They fail when the organization discovers too late that it does not have the capability to execute what it has designed.

This failure is rarely dramatic. It doesn’t come from resistance or lack of effort. It comes from a simpler issue: the organization changed its systems faster than it changed its ability to use them.


The assumption that breaks transformation

Transformation programs often assume capability will “catch up.”

New systems are introduced. Processes are redesigned. Operating models are updated. Training is scheduled.

And yet, day-to-day execution still relies on:

  • Informal knowledge

  • Manual intervention

  • Escalation to senior leaders

  • A small group of experienced individuals

The organization looks transformed on paper, but execution remains fragile.


Why capability gaps are hard to see

Capability risk hides behind activity.

People are busy. Tools are live. Dashboards are populated. Meetings are held. From the outside, progress appears steady.

But beneath the surface:

  • Teams lack clarity on decision rights

  • New systems are underutilized or bypassed

  • Processes work only with manual correction

  • Performance depends on individual experience, not design

These gaps don’t stop execution immediately. They weaken it gradually.


Training is not capability

Many organizations attempt to address capability through training.

Training transfers information.

Capability enables performance.

Capability exists when:

  • People understand how decisions should be made

  • Roles are aligned to redesigned workflows

  • Systems are trusted enough to act on

  • Accountability is clear without escalation

Without this, training becomes an event not an enabler.


Where capability failure shows up first

Capability gaps usually surface in predictable ways.

1. Automation stalls

Systems are technically live, but adoption is inconsistent. Teams revert to manual work “just to be safe.” Automation exists, but workload doesn’t decrease.

2. Decisions slow down

Insights are available, but teams hesitate to act. Exceptions escalate. Approval layers reappear.

Decision speed drops despite better information.

3. Leaders become safety nets

Senior leaders step in to validate outputs, resolve uncertainty, and keep execution moving. This stabilizes performance but prevents scale.

4. Benefits erode over time

Initial gains fade. Old behaviors return. Transformation impact plateaus.

The system changed. The organization didn’t.


Why capability must be designed, not assumed

Capability does not emerge automatically from new tools or structures.

It must be designed into execution:

  • Roles defined around how work actually flows

  • Skills aligned to redesigned processes

  • Decision rights embedded into systems

  • Governance that enables action, not oversight

When capability is treated as infrastructure, execution becomes reliable.

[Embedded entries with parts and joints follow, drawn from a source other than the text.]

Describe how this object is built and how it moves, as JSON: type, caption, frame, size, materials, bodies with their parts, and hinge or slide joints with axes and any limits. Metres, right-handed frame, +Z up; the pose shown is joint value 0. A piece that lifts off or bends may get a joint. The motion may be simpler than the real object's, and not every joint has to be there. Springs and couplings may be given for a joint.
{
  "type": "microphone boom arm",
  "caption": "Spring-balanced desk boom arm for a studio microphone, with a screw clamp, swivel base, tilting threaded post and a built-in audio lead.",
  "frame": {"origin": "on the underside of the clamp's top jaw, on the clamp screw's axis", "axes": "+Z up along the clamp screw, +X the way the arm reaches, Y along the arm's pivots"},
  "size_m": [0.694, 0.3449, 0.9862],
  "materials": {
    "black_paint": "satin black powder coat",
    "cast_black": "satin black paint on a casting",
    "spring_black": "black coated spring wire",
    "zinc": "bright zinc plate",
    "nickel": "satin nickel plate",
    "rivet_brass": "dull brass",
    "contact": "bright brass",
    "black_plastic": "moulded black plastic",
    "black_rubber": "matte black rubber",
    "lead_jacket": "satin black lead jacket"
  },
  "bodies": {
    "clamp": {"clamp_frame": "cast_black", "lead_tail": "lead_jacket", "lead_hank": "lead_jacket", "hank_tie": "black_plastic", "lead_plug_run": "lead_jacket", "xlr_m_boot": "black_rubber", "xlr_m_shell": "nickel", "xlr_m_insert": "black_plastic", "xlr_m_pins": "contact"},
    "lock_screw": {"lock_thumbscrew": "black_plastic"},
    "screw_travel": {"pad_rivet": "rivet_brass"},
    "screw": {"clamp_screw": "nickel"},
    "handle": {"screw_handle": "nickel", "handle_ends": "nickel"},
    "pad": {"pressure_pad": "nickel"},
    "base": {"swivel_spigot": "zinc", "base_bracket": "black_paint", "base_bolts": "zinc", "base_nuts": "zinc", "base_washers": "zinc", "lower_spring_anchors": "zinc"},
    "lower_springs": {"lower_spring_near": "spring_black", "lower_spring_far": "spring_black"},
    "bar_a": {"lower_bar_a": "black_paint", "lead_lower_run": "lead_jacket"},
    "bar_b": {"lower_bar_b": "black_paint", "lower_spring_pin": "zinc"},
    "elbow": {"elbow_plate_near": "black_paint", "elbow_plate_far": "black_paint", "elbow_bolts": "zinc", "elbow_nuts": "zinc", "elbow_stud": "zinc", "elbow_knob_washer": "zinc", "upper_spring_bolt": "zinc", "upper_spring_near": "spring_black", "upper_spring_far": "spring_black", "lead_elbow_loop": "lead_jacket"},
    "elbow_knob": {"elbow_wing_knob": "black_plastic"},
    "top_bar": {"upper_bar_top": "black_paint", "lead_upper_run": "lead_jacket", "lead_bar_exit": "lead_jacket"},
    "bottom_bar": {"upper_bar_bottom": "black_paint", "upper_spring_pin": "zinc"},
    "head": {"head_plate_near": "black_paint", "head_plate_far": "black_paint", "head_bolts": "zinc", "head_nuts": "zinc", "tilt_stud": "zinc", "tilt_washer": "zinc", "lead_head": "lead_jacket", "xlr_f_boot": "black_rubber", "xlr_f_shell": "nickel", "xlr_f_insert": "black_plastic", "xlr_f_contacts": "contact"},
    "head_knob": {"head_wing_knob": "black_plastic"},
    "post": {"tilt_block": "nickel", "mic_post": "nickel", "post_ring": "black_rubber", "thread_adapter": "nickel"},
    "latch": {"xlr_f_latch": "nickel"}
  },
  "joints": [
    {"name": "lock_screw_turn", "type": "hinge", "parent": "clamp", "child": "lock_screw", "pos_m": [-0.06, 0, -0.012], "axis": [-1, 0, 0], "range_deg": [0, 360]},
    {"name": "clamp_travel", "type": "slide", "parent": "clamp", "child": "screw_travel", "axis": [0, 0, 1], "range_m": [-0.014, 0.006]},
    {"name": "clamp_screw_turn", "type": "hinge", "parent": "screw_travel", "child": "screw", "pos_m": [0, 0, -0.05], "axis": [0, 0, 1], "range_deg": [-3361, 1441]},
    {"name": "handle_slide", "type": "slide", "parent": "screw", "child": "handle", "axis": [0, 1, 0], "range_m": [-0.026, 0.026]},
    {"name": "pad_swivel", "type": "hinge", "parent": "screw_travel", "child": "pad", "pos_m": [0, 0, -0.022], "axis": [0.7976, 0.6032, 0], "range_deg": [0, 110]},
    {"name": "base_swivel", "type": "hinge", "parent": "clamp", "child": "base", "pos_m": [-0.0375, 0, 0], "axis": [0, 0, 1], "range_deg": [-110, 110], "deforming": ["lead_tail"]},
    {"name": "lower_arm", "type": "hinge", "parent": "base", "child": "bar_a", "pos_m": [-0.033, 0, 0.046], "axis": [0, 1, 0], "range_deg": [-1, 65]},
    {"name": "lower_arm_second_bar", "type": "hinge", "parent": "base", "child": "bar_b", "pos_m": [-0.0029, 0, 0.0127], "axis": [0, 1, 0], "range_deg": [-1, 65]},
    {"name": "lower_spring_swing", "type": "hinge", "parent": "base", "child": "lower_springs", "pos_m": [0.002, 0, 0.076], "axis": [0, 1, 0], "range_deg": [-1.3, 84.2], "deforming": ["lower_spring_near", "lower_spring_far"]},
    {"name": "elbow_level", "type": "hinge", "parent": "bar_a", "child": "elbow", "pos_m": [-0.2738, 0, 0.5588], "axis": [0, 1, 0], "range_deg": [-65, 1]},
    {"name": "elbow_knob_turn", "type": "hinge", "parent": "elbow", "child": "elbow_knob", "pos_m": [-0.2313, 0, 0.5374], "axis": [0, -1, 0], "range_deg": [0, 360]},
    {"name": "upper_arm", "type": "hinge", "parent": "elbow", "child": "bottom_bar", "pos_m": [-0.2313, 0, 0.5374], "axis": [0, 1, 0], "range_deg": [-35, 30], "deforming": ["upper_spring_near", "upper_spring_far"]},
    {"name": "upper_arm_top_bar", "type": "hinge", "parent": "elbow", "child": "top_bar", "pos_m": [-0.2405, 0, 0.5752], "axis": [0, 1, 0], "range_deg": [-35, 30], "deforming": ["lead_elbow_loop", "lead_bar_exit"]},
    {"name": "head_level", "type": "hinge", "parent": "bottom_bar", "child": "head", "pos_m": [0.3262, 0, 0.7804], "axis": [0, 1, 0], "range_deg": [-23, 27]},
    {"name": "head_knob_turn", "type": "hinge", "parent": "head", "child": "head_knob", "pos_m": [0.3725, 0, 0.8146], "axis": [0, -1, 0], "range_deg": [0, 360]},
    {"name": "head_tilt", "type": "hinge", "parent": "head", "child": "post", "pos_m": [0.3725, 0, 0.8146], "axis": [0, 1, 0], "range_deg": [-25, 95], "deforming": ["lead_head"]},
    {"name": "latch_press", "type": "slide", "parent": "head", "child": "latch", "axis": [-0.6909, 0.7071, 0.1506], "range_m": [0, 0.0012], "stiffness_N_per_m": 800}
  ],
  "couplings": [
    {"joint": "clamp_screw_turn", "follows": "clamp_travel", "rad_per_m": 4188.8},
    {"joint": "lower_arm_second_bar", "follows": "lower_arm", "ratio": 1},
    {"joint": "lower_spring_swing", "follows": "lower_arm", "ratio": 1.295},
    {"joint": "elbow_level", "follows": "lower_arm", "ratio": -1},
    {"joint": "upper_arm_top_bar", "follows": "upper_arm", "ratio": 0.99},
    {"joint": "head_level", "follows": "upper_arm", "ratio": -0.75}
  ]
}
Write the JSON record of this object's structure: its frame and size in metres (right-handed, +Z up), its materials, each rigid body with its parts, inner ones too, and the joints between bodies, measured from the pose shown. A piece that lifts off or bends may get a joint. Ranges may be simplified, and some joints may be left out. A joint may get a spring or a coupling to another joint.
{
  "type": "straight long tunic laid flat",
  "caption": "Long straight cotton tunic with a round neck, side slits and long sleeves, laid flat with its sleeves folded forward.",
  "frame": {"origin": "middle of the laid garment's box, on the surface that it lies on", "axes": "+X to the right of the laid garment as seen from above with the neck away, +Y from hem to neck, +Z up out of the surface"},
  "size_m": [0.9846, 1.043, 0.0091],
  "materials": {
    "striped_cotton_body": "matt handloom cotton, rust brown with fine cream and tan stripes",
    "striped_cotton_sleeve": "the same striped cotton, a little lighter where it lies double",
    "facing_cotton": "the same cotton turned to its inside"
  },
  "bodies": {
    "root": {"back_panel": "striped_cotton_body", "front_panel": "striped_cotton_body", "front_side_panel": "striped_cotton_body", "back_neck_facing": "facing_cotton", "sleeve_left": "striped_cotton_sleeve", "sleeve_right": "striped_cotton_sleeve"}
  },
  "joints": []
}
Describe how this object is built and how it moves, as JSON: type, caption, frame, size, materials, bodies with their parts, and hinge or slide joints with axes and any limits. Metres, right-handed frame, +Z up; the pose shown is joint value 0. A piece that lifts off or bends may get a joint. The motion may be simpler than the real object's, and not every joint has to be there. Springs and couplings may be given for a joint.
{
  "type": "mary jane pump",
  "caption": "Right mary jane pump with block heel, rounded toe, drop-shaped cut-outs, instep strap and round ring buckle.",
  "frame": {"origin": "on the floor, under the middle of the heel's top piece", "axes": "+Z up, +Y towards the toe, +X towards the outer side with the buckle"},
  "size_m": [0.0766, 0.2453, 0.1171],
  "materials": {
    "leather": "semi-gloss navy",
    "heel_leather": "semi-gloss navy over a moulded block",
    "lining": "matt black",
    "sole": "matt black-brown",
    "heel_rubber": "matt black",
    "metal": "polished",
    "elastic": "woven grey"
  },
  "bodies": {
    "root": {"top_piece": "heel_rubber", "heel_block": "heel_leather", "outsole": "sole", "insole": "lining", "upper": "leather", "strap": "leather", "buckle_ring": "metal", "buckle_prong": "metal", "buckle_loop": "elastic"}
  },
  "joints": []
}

What high-performing organizations do differently

Organizations that sustain transformation invest in capability as deliberately as they invest in technology.

They:

  • Build execution skills alongside system deployment

  • Design human-in-the-loop models where judgment matters

  • Make accountability explicit at every handoff

  • Reduce dependency on individual expertise

  • Measure adoption and execution quality not just completion

As a result, performance does not depend on who is in the room.


The real cost of ignoring capability

When capability is an afterthought:

  • Transformation ROI underperforms

  • Costs creep back into operations

  • Leadership bandwidth collapses

  • Confidence in change initiatives erodes

Over time, the organization becomes transformation-weary not because change is constant, but because impact is inconsistent.


A final thought

Transformation does not fail because organizations lack ambition, funding, or technology.

It fails because capability is treated as a follow-up activity instead of a core design requirement.

Organizations that build capability into execution create systems that perform without constant correction.

Those that don’t end up with modern tools and old problems.

Transformation succeeds when systems change. It lasts when capability does.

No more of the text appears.